Beyond finance and energy lie the questions of corridors, logistics, and flows. Kazakhstan’s promotion of the Trans-Caspian International Trade Route (TITR), also called the Middle Corridor, is no longer a boutique project. As trade through Russian territory becomes politically and economically volatile, the corridor has already taken on significant strategic importance. Both Brussels and London have recognized this. The EU backs multimodal infrastructure investment across Central Asia through Global Gateway, while the UK has sought project-specific partnerships aligning with its goals of trade facilitation.
Such convergence, however, takes place within a competitive field. China’s Belt and Road Initiative (BRI) still has life in Central Asia, where governments do not see engagement with Europe or the UK as a replacement for Chinese partnership but as a diversification of their own strategic portfolios. What differentiates European and British engagement is not their magnitude but their method of introducing conditionality frameworks, legal transparency, and sustainability metrics. Their models of partnership offer what might be called “predictive credibility” that provides higher informational clarity and so also lower volatility.
The Samarkand summit on April 3–4 will formalize these trajectories. It is expected to produce memoranda and initiatives across digital infrastructure, educational exchange, logistics coordination, and green energy. The summit crystallizes how Europe is shifting its engagement with the region. Central Asia is no longer a periphery but rather a partner, no longer a mere object of policy but a co-agent in system evolution.

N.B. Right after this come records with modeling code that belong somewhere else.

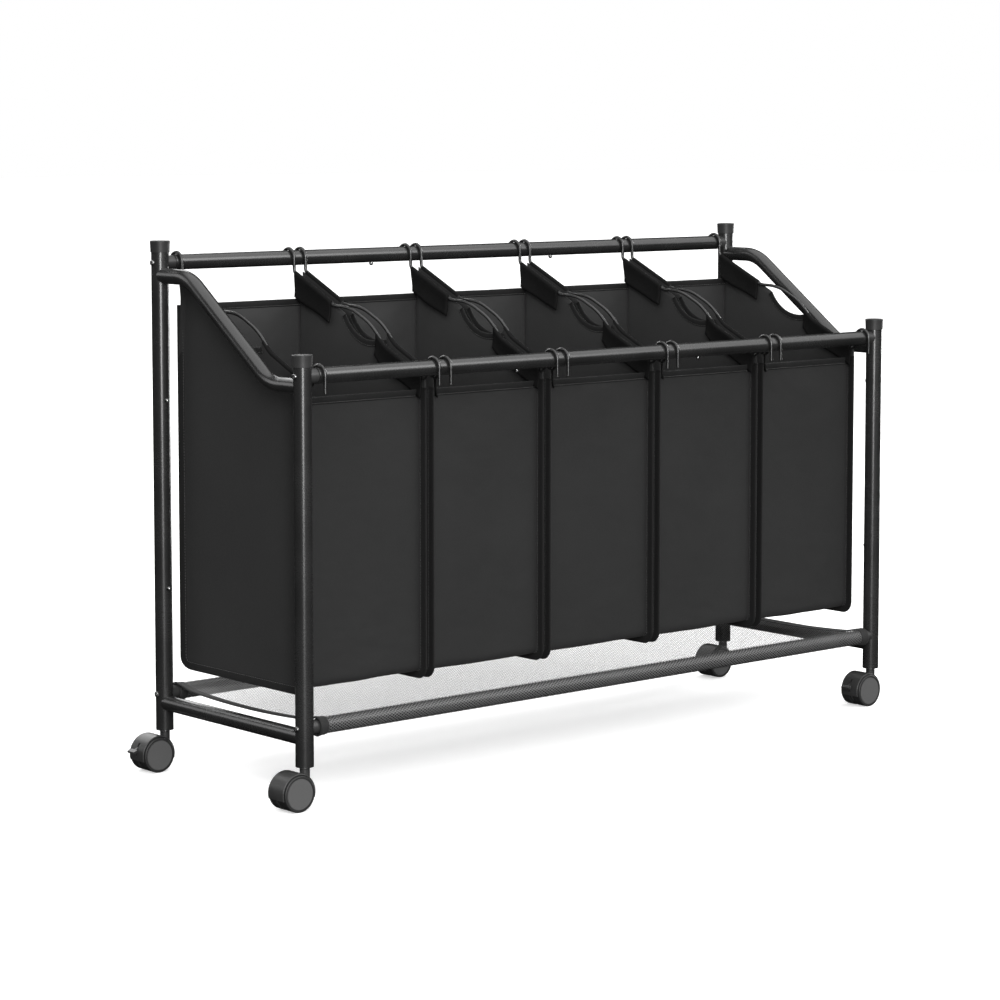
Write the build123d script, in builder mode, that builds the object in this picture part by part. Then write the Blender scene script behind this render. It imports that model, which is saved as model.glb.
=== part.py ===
from build123d import *
import os
from math import atan2, cos, sin, tan

# A rolling laundry sorter: a tube frame on four twin-wheel casters carries five fabric bags
# by steel wires hooked over two long rails, above a mesh shelf slung between two low rails.
# Each piece is drawn about the middle of the four posts. The casters trail to the left, so the
# model is then moved right until its origin is under the middle of the whole box, on the floor.
# X runs along the rails, -Y is the low front, +Y the high back, and Z is up. All in millimetres.

os.makedirs("parts", exist_ok=True)

SIDES = {"left": -1, "right": 1}
ENDS = {"front": -1, "back": 1}

# ---- driving dimensions: the frame ----
POST_SPAN_X = 1125.0  # between post axes, along the rails
POST_SPAN_Y = 330.0  # between post axes, front to back
POST_D = 25.0
RAIL_D = 22.0
WALL = 1.2
FIT = 0.1  # radial play of one tube inside another
TOUCH = 0.02  # gap that keeps pressed-together parts from sharing a face
POST_BOTTOM_Z = 57.0
CAP_TOP_Z = {"front": 612.0, "back": 754.0}
SEAM_LOW_Z = {"front": 281.0, "back": 290.0}
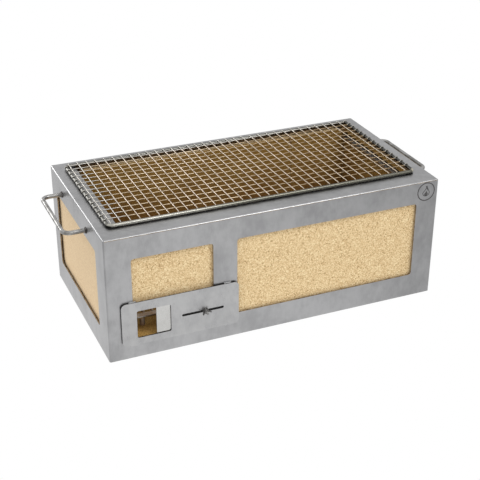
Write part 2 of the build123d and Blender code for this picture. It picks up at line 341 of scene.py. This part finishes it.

Kallas’s mission demonstrates, and UK engagement reinforces, that the architecture of Eurasian engagement is no longer founded on dominance or dependency. It is increasingly shaped by distributed agency, managed asymmetry, and negotiated interdependence. This increased compatibility among the partners enables efficient differentiation and mutual adaptation. This convergence does not ensure broader geopolitical stability, but it does enhance the number of degrees of freedom available to any emergent equilibrium.